At the same time city council was considering the Watson Ranch project, city voters were considering joining in a countywide plan to raise the Transient Occupancy Tax – the levy paid by guests in hotels and inns – by 1 percentage point to fund affordable housing projects. The change would have raised about $140,000 for American Canyon projects.
City officials had been reluctant to join other county governments in putting the matter before voters, saying such a fund would be better spent on traffic-related projects, but they eventually agreed to put it on the ballot.
In the end, however, the measure fell just a handful of votes short, getting 66.41 percent of the vote. It needed 66.6 percent to pass. Similar measures passed in all the other county’s jurisdictions.

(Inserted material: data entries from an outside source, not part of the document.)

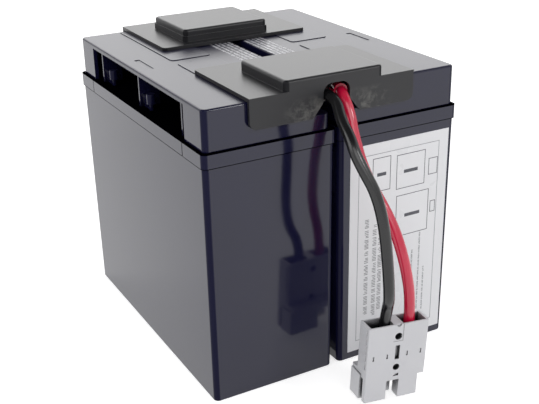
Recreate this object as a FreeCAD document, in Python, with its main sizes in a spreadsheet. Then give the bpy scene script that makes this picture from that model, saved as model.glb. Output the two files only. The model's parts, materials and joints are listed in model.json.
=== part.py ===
import FreeCAD
import Part

import math
import os
import re

import Sketcher
from FreeCAD import Placement, Rotation, Vector

# Battery cartridge for a rack UPS: two sealed 12 V lead-acid blocks side by side, turned end
# for end, joined in series under the rear cover and led out under the front cover to a
# genderless two-pole connector.
#
# Frame: +Z up, +Y along the length towards the series link, X across the pair. The origin is
# on the floor at the middle of the pair. The left block is modelled in place and the right
# block is the same block turned half a turn about Z.

DOC = FreeCAD.newDocument("battery_cartridge")

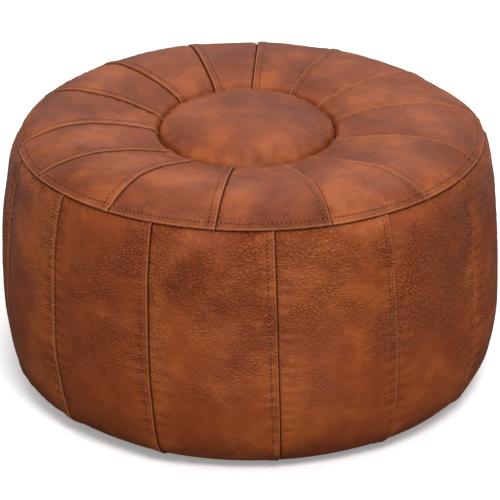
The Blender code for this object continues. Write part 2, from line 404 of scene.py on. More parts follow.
def place(radius, height, angle, on_top):
    """Points of the settled pouf: the top leans to the front, and its disc leans and sits off centre."""
    for middle, level, spread, reach, depth in PINCHES:
        drawn = near(degrees_apart(angle, middle), 0.0, spread) * near(height, level, reach)
        radius = radius - depth * drawn * smooth_step(CROWN[0], RIM_SEAM[0], radius)
    x = radius * np.sin(angle)
    y = -radius * np.cos(angle)
    fade = np.clip((CROWN[0] - radius) / (CROWN[0] - DISC_SEAM[0]), 0.0, 1.0) * on_top
    lean = LEAN * (height / RIM_SEAM[1]) ** 2 + DISC_LEAN * fade
    settled = height + lean * y
    for middle, spread, depth in SAGS:
        lowered = near(degrees_apart(angle, middle), 0.0, spread)
        lowered = lowered * np.clip(height / RIM_SEAM[1], 0.0, 1.0) ** 5
        settled = settled - depth * lowered * np.clip(radius / CROWN[0], 0.0, 1.0) ** 2
    return np.stack([x + DISC_SHIFT_X * fade, y, settled], axis=-1)


def side_rows(step):
    rows = resample(SIDE_LINE, step)
    rows[:, 1] = np.maximum(rows[:, 1], 0.0)
    return rows


def top_rows(step):
    radii = np.linspace(DISC_SEAM[0], RIM_SEAM[0], 60)
    return even_points(np.stack([radii, top_height(radii)], axis=1), step)


def edge_angles(node, lowest, highest, centre_x):
    """First and last angle, from the front, of a CAD panel's points between two radii."""
    points = np.array([vertex.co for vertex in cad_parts[node].data.vertices])
    points = points - (centre_x, 0.0, 0.0)
    radius = np.hypot(points[:, 0], points[:, 1])
    points = points[(radius >= lowest) & (radius <= highest)]
    low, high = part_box(node)
    middle = math.atan2(0.5 * (low.x + high.x), -0.5 * (low.y + high.y))
    angles = np.arctan2(points[:, 0], -points[:, 1])
    turned = (angles - middle + math.pi) % (2.0 * math.pi) - math.pi
    return middle + turned.min(), middle + turned.max()


def seam_angles(nodes, lowest, highest, centre_x=0.0):
    """Angle of the seam before each panel, halfway between it and its neighbour, rising round."""
    edges = [edge_angles(node, lowest, highest, centre_x) for node in nodes]
    seams = []
    for (_, before), (after, _) in zip([edges[-1]] + edges, edges):
        gap = (after - before + math.pi) % (2.0 * math.pi) - math.pi
        seams.append(after - 0.5 * gap)
    return np.unwrap(seams)


def with_last(seams):
    """The seams with the first again at the end, a full turn on."""
    return np.append(seams, seams[0] + 2.0 * math.pi)


# ---------------------------------------------------------------- meshes


def mesh_object(name, points, faces, material, smooth=True):
    mesh = bpy.data.meshes.new(name)
    mesh.from_pydata(np.asarray(points).tolist(), [], [tuple(map(int, face)) for face in faces])
    mesh.polygons.foreach_set("use_smooth", [smooth] * len(mesh.polygons))
    if material:
        mesh.materials.append(material)
    mesh.update()
    obj = bpy.data.objects.new(name, mesh)
    bpy.context.scene.collection.objects.link(obj)
    return obj


def grid_faces(rows, columns):
    """Quads of a grid of points, facing outwards for rows that go down and columns that go round."""
    index = np.arange(rows * columns).reshape(rows, columns)
    corners = (index[:-1, :-1], index[1:, :-1], index[1:, 1:], index[:-1, 1:])
    return np.stack([corner.ravel() for corner in corners], axis=1)


def facing(faces, this_way):
    """The faces as they are, or turned round to face the other way."""
    return faces if this_way else faces[:, ::-1]


def ring_faces(rings, sides):
    """Quads between closed rings of points that run outwards, with a face over the innermost ring."""
    index = np.arange(rings * sides).reshape(rings, sides)
    after = np.roll(index, -1, axis=1)
    corners = (index[:-1], index[1:], after[1:], after[:-1])
    return np.stack([corner.ravel() for corner in corners], axis=1).tolist() + [index[0].tolist()]


def belongs(obj, body, node=None):
    """The piece rides on its CAD body, and takes the place of a node."""
    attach(obj, body)
    if node:
        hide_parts(node)


def grid_normals(grid):
    """Outward normals at the points of a panel's grid."""
    return unit(np.cross(np.gradient(grid, axis=0), np.gradient(grid, axis=1)))


def ring_normals(grid):
    """Outward normals of closed rings of points that run outwards or down."""
    return grid_normals(np.concatenate([grid[:, -1:], grid, grid[:, :1]], axis=1))[:, 1:-1]


class Solid:
    """Collects closed shapes, each lofted through rings of points, into one mesh."""

    def __init__(self):
        self.points = []
        self.faces = []
        self.kinds = []

    def add(self, rings, kind, endless):
        """Takes in the rings and the quads between them, and returns the points' numbers."""
        index = len(self.points) + np.arange(rings.shape[0] * rings.shape[1]).reshape(rings.shape[:2])
        self.points.extend(rings.reshape(-1, 3).tolist())
        after = np.roll(index, -1, axis=1)
        corners = [index, after, np.roll(after, -1, axis=0), np.roll(index, -1, axis=0)]
        count = len(rings) if endless else len(rings) - 1
        quads = np.stack([corner[:count] for corner in corners], axis=-1).reshape(-1, 4).tolist()
        self.faces.extend(quads)
        self.kinds.extend([kind] * len(quads))
        return index

    def loft(self, rings, kind=0):
        """Rings run anticlockwise about the way they travel; the two ends are closed."""
        index = self.add(np.asarray(rings, float), kind, endless=False)
        self.faces.extend([index[0][::-1].tolist(), index[-1].tolist()])
        self.kinds.extend([kind, kind])

    def band(self, rings):
        """Rings joined into an endless loop, the last one to the first."""
        self.add(rings, 0, endless=True)

    def plate(self, outline, steps, centre=(0.0, 0.0, 0.0), axis="Z"):
        """An outline swept along an axis; each step gives how far in it is drawn, and how far along."""
        run = np.roll(outline, -1, axis=0) - np.roll(outline, 1, axis=0)
        inward = unit(np.stack([-run[:, 1], run[:, 0]], axis=1))
        rings = []
        for amount, along in steps:
            drawn = outline + inward * amount
            rings.append(np.hstack([drawn, np.full((len(drawn), 1), along)]))
        order = {"Z": (0, 1, 2), "Y": (1, 2, 0), "X": (2, 0, 1)}[axis]
        self.loft(np.array(rings)[..., order] + np.array(centre))

    def build(self, name, *materials):
        obj = mesh_object(name, self.points, self.faces, materials[0])
        for material in materials[1:]:
            obj.data.materials.append(material)
        obj.data.polygons.foreach_set("material_index", self.kinds)
        return obj


def add_value(obj, name, values):
    attribute = obj.data.attributes.new(name, "FLOAT", "POINT")
    attribute.data.foreach_set("value", np.asarray(values, np.float32).ravel())


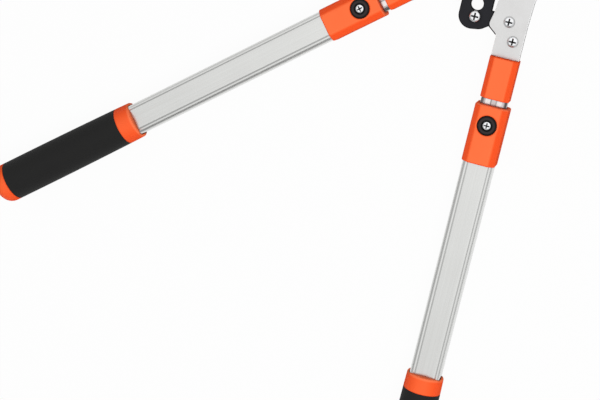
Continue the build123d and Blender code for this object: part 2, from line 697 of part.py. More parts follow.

Almost no issue in American Canyon is complete without a discussion of traffic. Every project that came before the city, from minor commercial buildings to the sprawling Watson Ranch development, came with complaints about the effect on traffic.
Built into the Watson Ranch project was a complex series of moves, including extending Devlin Road and Newell Drive, to help divert traffic from the jammed Highway 29.
In October, city officials heard from residents and also outlined their own plans. They said relief is coming, though the process is slow and expensive. The prospect of adding lanes to Highway 29 seems dim, since the state controls the highway, but a Caltrans representative told residents they are working on new equipment to better time lights to accommodate traffic and are coordinating with the Napa Valley Transportation Authority on possible improvements, though there were no specifics.
Property owners along the heavily commercial Green Island Road, meanwhile, finally agreed on a plan to improve the truck-ravaged street. They plan to vote in February to create a special assessment district, raising funds to back $14 million in bonds to completely reconstruct the road, adding a third lane, new turn lanes, and relocate utility lines to better accommodate big trucks.
Editor’s Note: This story has been modified to remove an error on the status of the Napa Valley Unified School District Board of Trustees seat in American Canyon.